The need for a place to settle down, sigh into the space, and make plans to leave and return are part of the appeal of “home.” Luckily, I have another year to hang my hat to remain in the same place. As a writer or artist, The Fine Arts Work Center in Provincetown provides temporary low-cost housing to Former Fellows to move back to town and produce work. Five artists do just that, writing and painting in a beach community known for supporting the arts since the time of the Provincetown Players and Eugene O’Neill. Readers of this blog know how I applied for a lottery, and had my name drawn out of a hat to live here, how I packed out and moved from my beloved community in Boulder because I no longer had a job. Many times the first year and second year, I wondered if I had made the right choice. I planted a garden, admired the landscape, watched my novel get published, began a new job, fostered kittens and their mom, lost a friend to cancer, and struck a deer with my car. By the time 2014 rolled around, I was waiting to hear from various job applications, grants, and the Work Center. The spring passed in a blur of waiting and uncertainty, as I wondered what plans I could make for the fall, if I could make plans.
I raked Craigslist looking for apartments in Boulder, in Cambridge, In Boston. I looked at Princeton, and wondered if I should move back home to my aging parents. Several bored nights, I wondered if I should pull up stakes for England, or France, or Italy, go to India.

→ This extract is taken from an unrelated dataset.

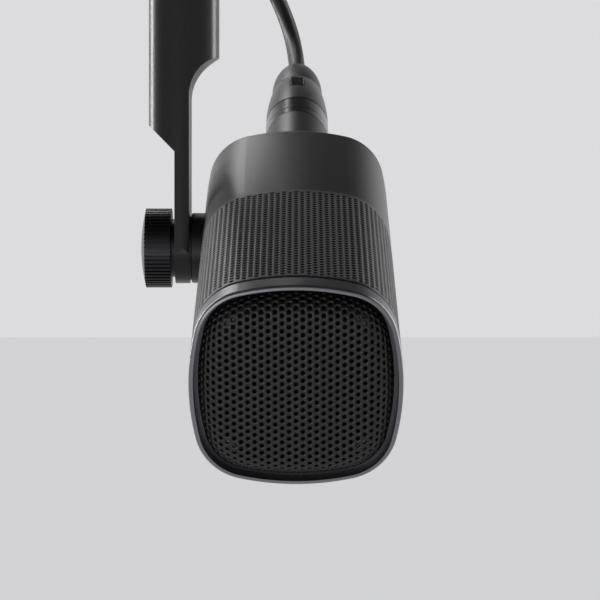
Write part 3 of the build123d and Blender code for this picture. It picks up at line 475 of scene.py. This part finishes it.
class FlatSheet:
    """Points and faces of a sheet that is still flat. Grid points are counted in half cells."""

    def __init__(self, step_across, step_along, wrap=None):
        self.steps = (step_across, step_along)
        self.wrap = wrap
        self.points = []
        self.faces = []
        self.known = {}

    def grid_point(self, across, along):
        key = (across % self.wrap if self.wrap else across, along)
        if key not in self.known:
            self.known[key] = len(self.points)
            self.points.append((key[0] * self.steps[0], key[1] * self.steps[1]))
        return self.known[key]

    def hole(self, across, along, radius):
        center = ((across + 1) * self.steps[0], (along + 1) * self.steps[1])
        rim = len(self.points)
        for corner in range(8):
            angle = math.radians(45 * corner - 135)
            self.points.append((center[0] + radius * math.cos(angle), center[1] + radius * math.sin(angle)))
        cell = [self.grid_point(across + a, along + b) for a, b in AROUND_CELL]
        for corner in range(8):
            after = (corner + 1) % 8
            self.faces.append((cell[corner], cell[after], rim + after, rim + corner))

    def plain(self, across, along):
        corners = ((0, 0), (1, 0), (1, 1), (0, 1))
        self.faces.append([self.grid_point(across + a, along + b) for a, b in corners])


def sheet_mesh(name, sheet, place):
    """The sheet's mesh after every flat point has gone to its place in space."""
    mesh = bpy.data.meshes.new(name)
    mesh.from_pydata([place(*point) for point in sheet.points], [], sheet.faces)
    return mesh


def thicken(piece, thickness):
    """Gives a sheet its thickness, inwards from the face that shows."""
    wall = piece.modifiers.new("thickness", "SOLIDIFY")
    wall.thickness = thickness
    wall.offset = -1


# %% [markdown]
# The sleeve's sheet runs right round the section. Its columns run along the case, every second one set back
# by half a step, and a plain strip closes each end.

# %% Perforated sleeve
SLEEVE_COLUMNS = 112
SLEEVE_ROWS = 36
SLEEVE_HOLE = 0.62 * MM
SLEEVE_WALL = 1.2 * MM
SLEEVE_EDGE = 1.4 * MM
SLEEVE_BACK = 29.5 * MM
SLEEVE_FRONT = 102 * MM
row_step = (SLEEVE_FRONT - SLEEVE_BACK - 2 * SLEEVE_EDGE) / SLEEVE_ROWS / 2
column_step = 4 * quarter_run / SLEEVE_COLUMNS / 2
sheet = FlatSheet(column_step, row_step, wrap=2 * SLEEVE_COLUMNS)
last = 2 * SLEEVE_ROWS
for column in range(SLEEVE_COLUMNS):
    set_back = column % 2
    for row in range(SLEEVE_ROWS - set_back):
        sheet.hole(2 * column, 2 * row + set_back, SLEEVE_HOLE)
    for half in (2 * column, 2 * column + 1):
        sheet.plain(half, -1)
        sheet.plain(half, last)
        if set_back:
            sheet.plain(half, 0)
            sheet.plain(half, last - 1)


def wrap_sleeve(across, along):
    """A flat point of the sheet, bent round the case. A column of holes lies on the middle of the top."""
    point, _ = around((column_step - across) % (4 * quarter_run))
    depth = SLEEVE_BACK + SLEEVE_EDGE + along
    if along < 0:
        depth = SLEEVE_BACK
    elif along > last * row_step + row_step / 2:
        depth = SLEEVE_FRONT
    return MIC @ Vector((point.x, point.y, depth))


sleeve = add_piece("sleeve_sheet", sheet_mesh("sleeve_sheet", sheet, wrap_sleeve), sleeve_coat, 30)
thicken(sleeve, SLEEVE_WALL)
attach(sleeve, "microphone")
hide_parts("perforated_sleeve")
print("sleeve faces", len(sleeve.data.polygons), "normal", sleeve.data.polygons[0].normal)

# %% [markdown]
# The grille is punched flat as well, and then pressed into a shallow dome with a rounded edge, so the rows
# of holes carry on over the edge. A flat point keeps its direction from the edge of the section, and the
# distance that it lies inside the blank becomes a distance along the pressed profile.

# %% Pressed grille
GRILLE_INSET = 2.35 * MM
GRILLE_BACK = 104.9 * MM
GRILLE_TOP = 112.2 * MM
GRILLE_ROUND = 6.5 * MM
GRILLE_SHEET = 1.0 * MM
GRILLE_PITCH = 2.07 * MM
GRILLE_HOLE = 0.66 * MM
DOME_RADIUS = 245 * MM
GRILLE_BORDER = 0.9 * MM
dome_reach = HALF_WIDTH - GRILLE_INSET - GRILLE_ROUND
dome_fall = dome_reach**2 / (2 * DOME_RADIUS)
wall_height = GRILLE_TOP - dome_fall - GRILLE_ROUND - GRILLE_BACK
round_run = GRILLE_ROUND * math.pi / 2
blank_inset = GRILLE_INSET - (wall_height + round_run - GRILLE_ROUND)


def press(across, along):
    """A flat point of the grille's blank after pressing."""
    flat = Vector((across, along))
    depth, out = inside(flat)
    run = max(depth - blank_inset, 0.0)
    if run < wall_height:
        inset, height = 0.0, run
    elif run < wall_height + round_run:
        angle = (run - wall_height) / GRILLE_ROUND
        inset = GRILLE_ROUND * (1 - math.cos(angle))
        height = wall_height + GRILLE_ROUND * math.sin(angle)
    else:
        inset, height = depth - GRILLE_INSET, wall_height + GRILLE_ROUND
    point = flat + out * (depth - GRILLE_INSET - inset)
    share = min(inset / GRILLE_ROUND, 1.0)
    rise = dome_fall - min(point.length_squared / (2 * DOME_RADIUS), dome_fall) if share >= 1 else 0.0
    return MIC @ Vector((point.x, point.y, GRILLE_BACK + height + rise))


grille_step = GRILLE_PITCH * math.sqrt(3) / 4
sheet = FlatSheet(grille_step, GRILLE_PITCH / 2)
reach = int((HALF_WIDTH - blank_inset) / grille_step / 2) + 1
kept = set()
for column in range(-reach, reach + 1):
    for row in range(-reach, reach + 1):
        first = (2 * column - 1, 2 * row - 1 + column % 2)
        corners = [
            Vector(((first[0] + a) * grille_step, (first[1] + b) * GRILLE_PITCH / 2)) for a, b in AROUND_CELL
        ]
        if min(inside(corner)[0] for corner in corners) > blank_inset + GRILLE_BORDER:
            kept.add(first)
            sheet.hole(*first, GRILLE_HOLE)
print("grille holes", len(kept))

# %% [markdown]
# The field of cells has a stepped outline. A ring of triangles fills the space between it and the blank's
# smooth edge.

# %% Grille border
EDGE_POINTS = 288
uses = {}
for first in kept:
    cell = [sheet.grid_point(first[0] + a, first[1] + b) for a, b in AROUND_CELL]
    for corner in range(8):
        pair = (cell[corner], cell[(corner + 1) % 8])
        uses[tuple(sorted(pair))] = uses.get(tuple(sorted(pair)), 0) + 1
steps = [pair for pair, count in uses.items() if count == 1]
edge_points = []
for step in range(EDGE_POINTS):
    point, out = around(step * 4 * quarter_run / EDGE_POINTS)
    edge_points.append(point - out * blank_inset)
rim_index = sorted({index for pair in steps for index in pair})
border_points = [Vector(sheet.points[index]) for index in rim_index] + edge_points
place_in_border = {index: number for number, index in enumerate(rim_index)}
border_edges = [(place_in_border[a], place_in_border[b]) for a, b in steps]
start = len(rim_index)
border_edges += [(start + step, start + (step + 1) % EDGE_POINTS) for step in range(EDGE_POINTS)]
_, _, triangles, _, _, _ = delaunay_2d_cdt(border_points, border_edges, [], 0, 1e-9)
in_sheet = rim_index + list(range(len(sheet.points), len(sheet.points) + EDGE_POINTS))
sheet.points += [tuple(point) for point in edge_points]


def in_a_cell(point):
    """True if that flat point belongs to a cell that has a hole."""
    column = math.floor(point.x / (2 * grille_step) + 0.5)
    row = math.floor((point.y / (GRILLE_PITCH / 2) + 1 - column % 2) / 2)
    return (2 * column - 1, 2 * row - 1 + column % 2) in kept


for triangle in triangles:
    middle = sum((border_points[corner] for corner in triangle), Vector((0, 0))) / 3
    if not in_a_cell(middle) and inside(middle)[0] > blank_inset:
        sheet.faces.append([in_sheet[corner] for corner in triangle])
grille = add_piece("grille_sheet", sheet_mesh("grille_sheet", sheet, press), grille_coat, 40)
thicken(grille, GRILLE_SHEET)
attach(grille, "microphone")
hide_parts("grille_cap")
print("grille faces", len(grille.data.polygons), "normal", grille.data.polygons[0].normal)

# %% [markdown]
# ## Floor and light
# The microphone hangs over a plain pale floor. The room is pale all round at eye level and fades to a dark
# ceiling, so the top of the black case stays dark and its edges read. Tall soft boxes stand a little behind
# the microphone, one each side, and draw the long bright lines down the edges of the arm and the case.
# A box above picks out the knob's ribs and the rings of the plug.
# Where the eye or a reflection looks at the floor, it sees it nearly as pale as the room.

# %% Floor
FLOOR_DROP = 0.25               # below the lowest point of the CAD
GLOW_SHARE = 0.88
ROOM_COLOUR = "#dcdcde"
floor_mesh = bpy.data.meshes.new("floor")
floor_form = bmesh.new()
bmesh.ops.create_grid(floor_form, x_segments=1, y_segments=1, size=20)
floor_form.to_mesh(floor_mesh)
floor_form.free()
floor_paint, shader = start_material("pale_floor", "#ececed", 0.0, 0.8)
floor = add_piece("floor", floor_mesh, floor_paint)
floor.location = (0, 0, cad_box[0][2] - FLOOR_DROP)
rays = add_node(floor_paint, "ShaderNodeLightPath")
looked_at = rays.outputs["Is Camera Ray"]
for kind in ("Is Glossy Ray", "Is Transmission Ray"):
    either = add_node(floor_paint, "ShaderNodeMath", {"operation": "MAXIMUM"})
    floor_paint.node_tree.links.new(looked_at, either.inputs[0])
    floor_paint.node_tree.links.new(rays.outputs[kind], either.inputs[1])
    looked_at = either.outputs["Value"]
share = add_node(floor_paint, "ShaderNodeMapRange", {"To Max": GLOW_SHARE}, Value=looked_at)
glow = add_node(floor_paint, "ShaderNodeEmission", {"Color": linear(ROOM_COLOUR), "Strength": 1.0})
mix = add_node(floor_paint, "ShaderNodeMixShader", None, Fac=share.outputs["Result"])
floor_paint.node_tree.links.new(shader.outputs["BSDF"], mix.inputs[1])
floor_paint.node_tree.links.new(glow.outputs["Emission"], mix.inputs[2])
surface = floor_paint.node_tree.nodes["Material Output"].inputs["Surface"]
floor_paint.node_tree.links.new(mix.outputs["Shader"], surface)
print("floor at", round(floor.location.z, 3))

# %% Room
PALE_UP_TO = 0.24               # height of the look's direction where the pale room ends
DARK_FROM = 0.55
CEILING_COLOUR = "#3c3c3e"
world = bpy.data.worlds.new("studio")
bpy.context.scene.world = world
world.use_nodes = True
direction = add_node(world, "ShaderNodeTexCoord")
parts = add_node(world, "ShaderNodeSeparateXYZ", None, Vector=direction.outputs["Generated"])
fade = add_node(world, "ShaderNodeValToRGB", None, Fac=parts.outputs["Z"])
fade.color_ramp.elements[0].position = PALE_UP_TO
fade.color_ramp.elements[0].color = linear(ROOM_COLOUR)
fade.color_ramp.elements[1].position = DARK_FROM
fade.color_ramp.elements[1].color = linear(CEILING_COLOUR)
world.node_tree.links.new(fade.outputs["Color"], world.node_tree.nodes["Background"].inputs["Color"])


# %% Soft boxes
def soft_box(name, place, size, power):
    """An area lamp of that width and height, pointed at the microphone."""
    data = bpy.data.lights.new(name, "AREA")
    data.shape = "RECTANGLE"
    data.size, data.size_y = size
    data.energy = power
    lamp = bpy.data.objects.new(name, data)
    lamp.location = mic_origin + Vector(place)
    lamp.rotation_euler = (mic_origin - lamp.location).to_track_quat("-Z", "Y").to_euler()
    lamp.visible_camera = False
    bpy.context.scene.collection.objects.link(lamp)


soft_box("left_box", (-0.64, 0.42, 0.28), (0.14, 0.8), 6)
soft_box("right_box", (0.66, 0.38, 0.28), (0.14, 0.8), 5)
soft_box("top_box", (-0.25, 0.5, 0.6), (0.4, 0.4), 2)
soft_box("front_box", (-0.3, -0.7, -0.35), (0.5, 0.5), 3)
bpy.context.scene.view_settings.view_transform = "Standard"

Behind all this question was the unspoken thought: where can I write? People say one can write anywhere and at any time, but I think a writer needs an anchor, a place so familiar and unbothered that one can lose oneself in the words. Hotel rooms work, if they have a view, but I have never had more than a few days day at one. I have to live somewhere for three years before I trust it enough to venture forth with cohesion onto the page. I don’t mean I do not write at all; I write constantly, but bits and pieces., but the long narrative, for me, requires me to trust my environment completely.

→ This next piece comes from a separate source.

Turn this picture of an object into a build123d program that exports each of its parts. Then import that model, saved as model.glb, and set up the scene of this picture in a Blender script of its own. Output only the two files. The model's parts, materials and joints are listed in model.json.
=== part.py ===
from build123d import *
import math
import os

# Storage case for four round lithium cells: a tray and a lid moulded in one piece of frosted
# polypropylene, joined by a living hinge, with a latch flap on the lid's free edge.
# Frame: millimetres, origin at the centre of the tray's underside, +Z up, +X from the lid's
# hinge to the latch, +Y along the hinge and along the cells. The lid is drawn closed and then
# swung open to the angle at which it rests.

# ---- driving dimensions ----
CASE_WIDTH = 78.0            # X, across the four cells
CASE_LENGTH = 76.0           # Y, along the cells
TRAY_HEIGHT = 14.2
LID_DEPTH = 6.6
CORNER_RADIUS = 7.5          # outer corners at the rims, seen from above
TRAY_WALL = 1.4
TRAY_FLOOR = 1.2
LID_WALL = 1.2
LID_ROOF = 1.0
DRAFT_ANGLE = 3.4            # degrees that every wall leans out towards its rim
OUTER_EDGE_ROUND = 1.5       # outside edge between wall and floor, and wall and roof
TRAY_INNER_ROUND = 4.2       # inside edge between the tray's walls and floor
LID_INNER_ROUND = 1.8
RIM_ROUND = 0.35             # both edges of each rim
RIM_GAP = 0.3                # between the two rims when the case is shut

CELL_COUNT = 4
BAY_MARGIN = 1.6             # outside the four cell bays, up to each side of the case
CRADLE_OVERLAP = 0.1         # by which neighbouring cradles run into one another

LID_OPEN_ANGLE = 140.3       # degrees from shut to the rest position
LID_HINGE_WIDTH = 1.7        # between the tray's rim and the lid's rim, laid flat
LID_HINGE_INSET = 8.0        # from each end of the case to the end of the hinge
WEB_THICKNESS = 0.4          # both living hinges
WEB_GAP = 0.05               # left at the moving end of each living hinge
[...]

Just a few days ago, I found out I had another year in my home, a delight. It is an earned year, a year to write, a year to teach a course on American Women Writers, a subject close to my heart, and whatever else might fall my way or I reach for with aim. It is a year to contemplate the next move. A year to see if any dahlias other than the one so far will sprout, a year to water the plans and plants. A year for the cats to turn another year over, and a year for me to appreciate every day of it.